Vegan diet or focus on increasing plant based foods in one’s diet has been gaining popularity each year. The primary reasons for adopting vegan diets are health, eliminating animal cruelty, sustainability (vegan diets have a significantly lower carbon footprint), and in case of athletes – maximizing performance and recovery.
Vegan diets do have a lot of pros provided they are well balanced (there is no point on loading up on fries daily). A well balanced vegan diet
- Helps one maintain healthy weight as one ends up eating a high volume of food with lower calories
- Has a higher intake of dietary fibre, assists in maintaining a healthy gut
- Is naturally high in carbohydrates that helps in training for athletes
- Has a higher intake of vitamins and minerals if fruits and vegetable are a substantial portion in the diet
- Is linked to a host of health benefits and protection of diseases
Vegan diets do not necessarily have cons, but one needs to take special care to avoid missing out on a few key micro and macro ingredients that are vital for our functioning and are relatively easier to find in animal based foods.
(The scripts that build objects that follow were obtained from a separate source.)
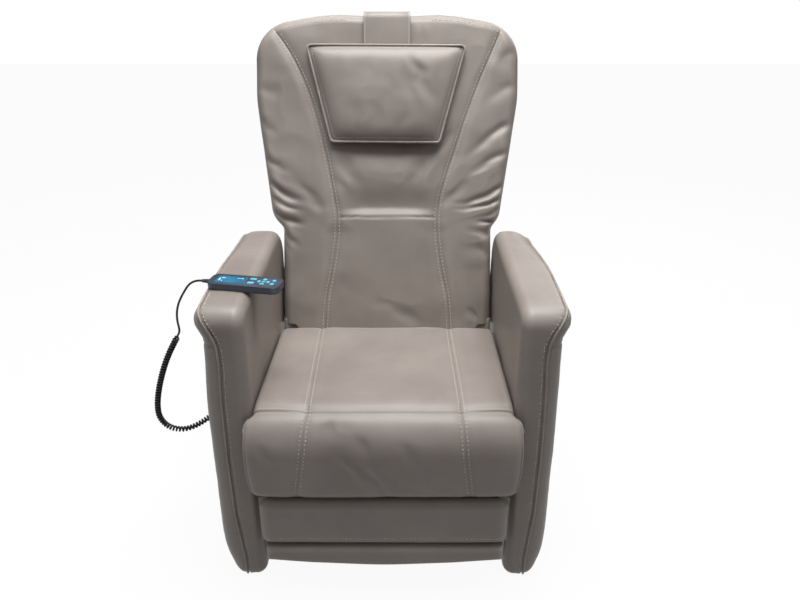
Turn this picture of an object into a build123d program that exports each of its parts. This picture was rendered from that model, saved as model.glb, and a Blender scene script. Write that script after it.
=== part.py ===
from build123d import *
import os
from math import atan2, cos, degrees, pi, radians, sin, tan

os.makedirs("parts", exist_ok=True)

# A riser recliner: a chassis with seat, arms, reclining back and legrest stands on a lift base.
# Millimetres. X to the sitter's left, the chair faces -Y, Z up, the floor is Z = 0.

# ---- Upholstery sizes ----
INNER_WIDTH = 524  # between the arms' inner faces
ARM_THICKNESS = 83
ARM_FLARE = 14  # how far the top pad stands out past the outer panel
ARM_FRONT = -345
ARM_REAR = 150
ARM_FOOT = 6  # gap between the arm and the floor
ARM_TOP_FRONT = 645
ARM_TOP_REAR = 671
ARM_REAR_ROUND = 75
FLARE_HEIGHT = 48  # thickness of the flared top pad
LEATHER = 3
SEAT_TOP = 445
SEAT_FRONT = -400
ROLL_BOTTOM = 255
ROLL_DEPTH = 48
ROLL_OVERHANG = 16  # each side of the roll stands out past the inner width
LEAN = 20  # the back's angle from upright at rest
PIVOT_Y = 65
PIVOT_Z = 385
BACK_FRONT = 50  # from the pivot forward to the back's front face
BACK_REAR = 68
BACK_HEIGHT = 805  # from the pivot to the apex, along the back
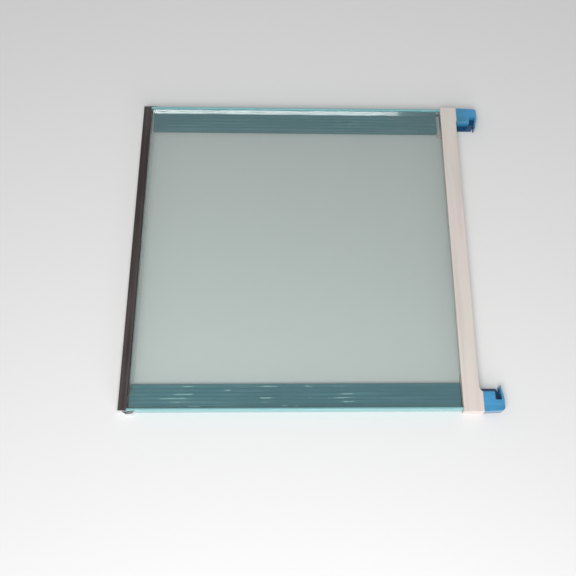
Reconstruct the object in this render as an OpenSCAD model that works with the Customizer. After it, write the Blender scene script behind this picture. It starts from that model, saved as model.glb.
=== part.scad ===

- Vegan diets can be low in protein and one needs to ensure that you get all your essential amino acids. Including complete protein sources is a better, simple choice as compared to trying to achieve the complete amino acid profile through mixing various types of protein sources.
- Athletes require extra protein to meet their daily requirement and need to ensure healthy plant based protein supplements
- Plant based proteins are also not as easily digestible or as bioavailable when compared to animal based proteins thereby increasing the need to have more protein based foods
- Vegan diets can be low in essential fatty acids – especially Omega-3s. ALA, EPA and DHA are omega-3 fatty acids that are vital for our functioning. ALA is found mostly in plants and EPA and DHA is only found in algal oil and fatty fish. However, our body can convert ALA into EPA and DHA albeit in small fractions, which some studies have suggested that it is sufficient. Thus for vegans or vegetarians, it becomes critical to consume foods rich in ALAs
- Vegan diets may also fall short of Vitamin B12, Vitamin D (which can only be obtained through supplements), calcium, iron, zinc, iodine
Hemp Seeds to the rescue!
Incorporation of hemp seeds in vegan diets solves, or at least makes easy to deal with most of the potential shortcomings mentioned above! Hemp Seeds
- Are a complete source of plant protein containing all 9 essential amino acids
- Contain around 33% of protein by weight and are also easily digestible by the gut
- Are only 2nd to flax seeds in terms of Omega -3 fatty acids (ALAs) and have the most desirable ratio of Omega-3 to Omega-6 fatty acids
- Are rich in calcium, iron and zinc among other minerals
Hemp seeds can thus become an invaluable part of vegan diets either consumed directly, or if used as an ingredient in savory dishes, dips, or used as an ingredient in protein supplements!